Originally published on LinkedIn.
“Most of the time, we work in the system, not on it. […] If there’s a hole in the boat, it’s easy to spend all day bailing water with a bucket. Or we can take a moment to pull the boat onto the dock and fix the leak. When we work in the system, all we can do is bail. When we work on the system, we have a chance to make things better.”
“161. To Get to New York,” This Is Strategy, by Seth Godin.
I was not let go from my job at Conestoga due to issues of performance or competence. But even though the organizational restructure was not my fault, I am reflecting on the lessons learned from issues that I was responsible for.
Accreditation is hard work. I saw 5 successful program accreditations in four years. By that metric alone, I delivered value.

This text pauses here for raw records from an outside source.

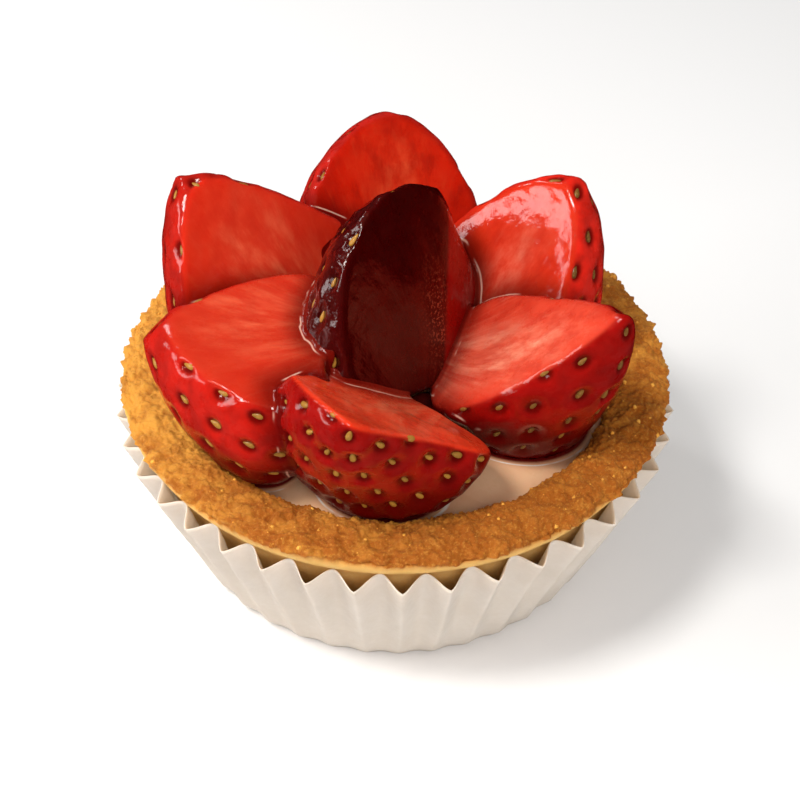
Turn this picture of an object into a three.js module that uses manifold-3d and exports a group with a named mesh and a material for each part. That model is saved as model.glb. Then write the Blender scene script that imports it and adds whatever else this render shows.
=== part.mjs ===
// A strawberry tart in its fluted paper case: a baked pastry cup with a rough rim, a filling of
// cream, and six cut strawberries laid like petals round a seventh that stands tip up in the middle.
// Millimetres, +Z up. The origin is the centre of the paper case's flat base, and the front is -Y.
import * as THREE from 'three';
import { mergeVertices } from 'three/addons/utils/BufferGeometryUtils.js';
import Module from 'manifold-3d';

const wasm = await Module();
wasm.setup();

const DEGREE = Math.PI / 180;

// ---------------------------------------------------------------- driving dimensions

const GAP = 0.3; // clearance between neighbours that touch
const WELD = 1e-3; // corners closer than this are one corner

const CASE = {
  flutes: 40,
  firstFold: 2.3 * DEGREE, // turn of the first outer fold from the front, to the right
  baseRadius: 31.2,
  innerFoldRadius: 38.6, // at the top edge
  outerFoldRadius: 41.2,
  innerFoldHeight: 25.8,
  outerFoldHeight: 24.8,
  footWave: 0.15, // share of the flutes' depth that is left at the foot
  crease: 1.5, // above 1, the outer folds are sharper than the inner ones
  paper: 0.35,
  stepsPerFlute: 4,
};

const SHELL = {
  steps: 80,
  wallTop: 27.6, // height where the smooth wall meets the rough rim
  lipHeight: 28.4,
  rimRadius: 39.9,
  rimTop: 30,
  rimRows: 8,
  rimFullness: 0.7,
  mouthRadius: 31.7, // inner edge of the rim
  mouthHeight: 27.9,
  floorRadius: 24,
  floor: 7.5, // height of the pastry's floor, under the cream
  bowlFullness: 0.6,
  bowlRows: [0.95, 0.6, 0.3, 0.1, 0], // shares of the hollow's depth
  crag: 0.55, // height of the rim's crags
  cragSize: 2.6,
};

const CREAM = {
  steps: 60,
  edgeDrop: 1.1, // how far the cream's edge lies under the mouth of the shell
  crown: 0.8, // how far its middle rises above its edge
  flatness: 5,
  topRows: [0.95, 0.75, 0.4, 0], // shares of its radius
};

const BERRY = {
  rows: 12,
  steps: 20,
  widest: 0.3, // share of the length from the stem end to the widest place
  stemRoundness: 2.6,
  tipRoundness: 0.7,
};

const SEED = {
  sides: 6,
  rings: 3,
  length: 1.5,
  width: 1,
  height: 0.34, // from the skin's curve to the seed's back
  pitch: 6.6,
  firstShare: 0.16, // shares of the berry's length that carry seeds
  lastShare: 0.93,
  margin: 1.1, // clear distance to a cut, to the cream and to the next berry
};

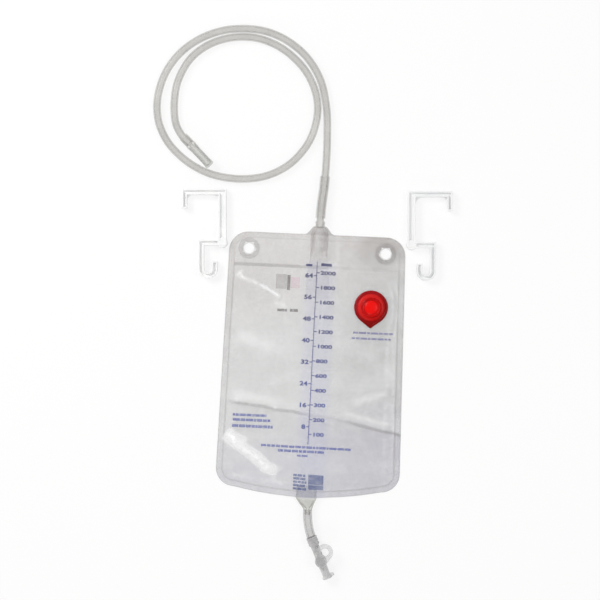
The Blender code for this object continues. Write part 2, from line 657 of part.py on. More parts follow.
def make_films():
    x, y = film_grid()
    front = film_sheet("front_sheet", x, y, film_underside(x, y))
    columns = [0, 1, 5, 9, 16, 23, 27, 31, x.shape[0] - 1]
    rows = [*range(0, 7), 12, 18, 24, *range(29, x.shape[1])]
    flat_x, flat_y = x[np.ix_(columns, rows)], y[np.ix_(columns, rows)]
    back = film_sheet("back_sheet", flat_x, flat_y, np.zeros_like(flat_x))
    for _, centre_x in eyelet_centres():
        for film in (front, back):
            hole = cylinder("eyelet_hole", EYELET_CLEARANCE_RADIUS, -0.002, 0.006, CLEAR_FILM, 24)
            hole.location = (centre_x, EYELET_Y, 0)
            combine(film, hole, "DIFFERENCE")
    vent_hole = cylinder("vent_hole", VENT_BARREL_RADIUS + GAP, 0.002, 0.012, CLEAR_FILM, 28)
    vent_hole.location = (*VENT_CENTRE, 0)
    combine(front, vent_hole, "DIFFERENCE")
    weld(front)
    weld(back)


def make_eyelets():
    """Clear reinforcing rings: a flange on the header and a short barrel through both films."""
    seat = WELD_LEVEL + FILM + GAP
    top = seat + EYELET_FLANGE_THICKNESS
    hole = EYELET_HOLE_RADIUS
    flange = EYELET_FLANGE_RADIUS
    middle = (hole + flange) / 2
    edge = EYELET_ROUNDING
    foot = GAP / 6
    profile = [
        (hole + edge, top - edge * 0.7), (middle, top), (flange - 2 * edge, top - edge),
        (flange, seat + edge), (flange - edge * 0.5, seat), (hole + EYELET_WALL, seat),
        (hole + EYELET_WALL, foot), (hole, foot), (hole, top - 1.7 * edge),
    ]
    for side, centre_x in eyelet_centres():
        ring = turned("eyelet_" + side, profile, CLEAR_MOULDING, 24)
        ring.location = (centre_x, EYELET_Y, 0)


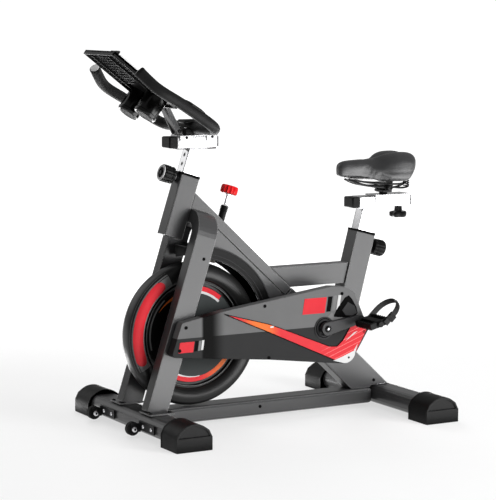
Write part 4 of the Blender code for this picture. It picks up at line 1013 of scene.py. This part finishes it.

Seth’s words spoke to the side of me that struggled. In retrospect, I wasn’t quite ready for the role when I started. I did not have a lot of experience in project management, and that showed in the ways I became the bottleneck to the work of the Chairs, Faculty, and the Degree Consultants (who bailed me out many times). In the end, we delivered (sometimes a little after the deadline), but in my inexperience I failed to see that in project management, problems trickle in slowly then happen all at once.
When I let things pile up, or when my attention was flitting across many projects, tasks, and areas of concern, I was just doing my best to keep my head above water and keep the system going.
I now know what it means to periodically pause to step back and look at things from a higher perspective, or as Seth says put the boat into dock and fix the leaks.
The leaks? Those were the things that made the system less efficient, lowered quality, and required a lot of manual inspection and rework. I’d plug a hole by locking down cells in Excel instead of helping faculty see the meaning of what was in it. I’d discuss the value of creating a culture of quality, but I’m sure most faculty still saw it as yet more work on the overhead of teaching. And perhaps the greatest sin is to generate a list of actionable tasks that only dealt with operations instead of seeking to move the needle on important metrics like measuring against graduate attribute attainment or improving retention.
All of these things would have been fixed in time, I’m sure. For now, I’ll just ensure I carry that lesson forward.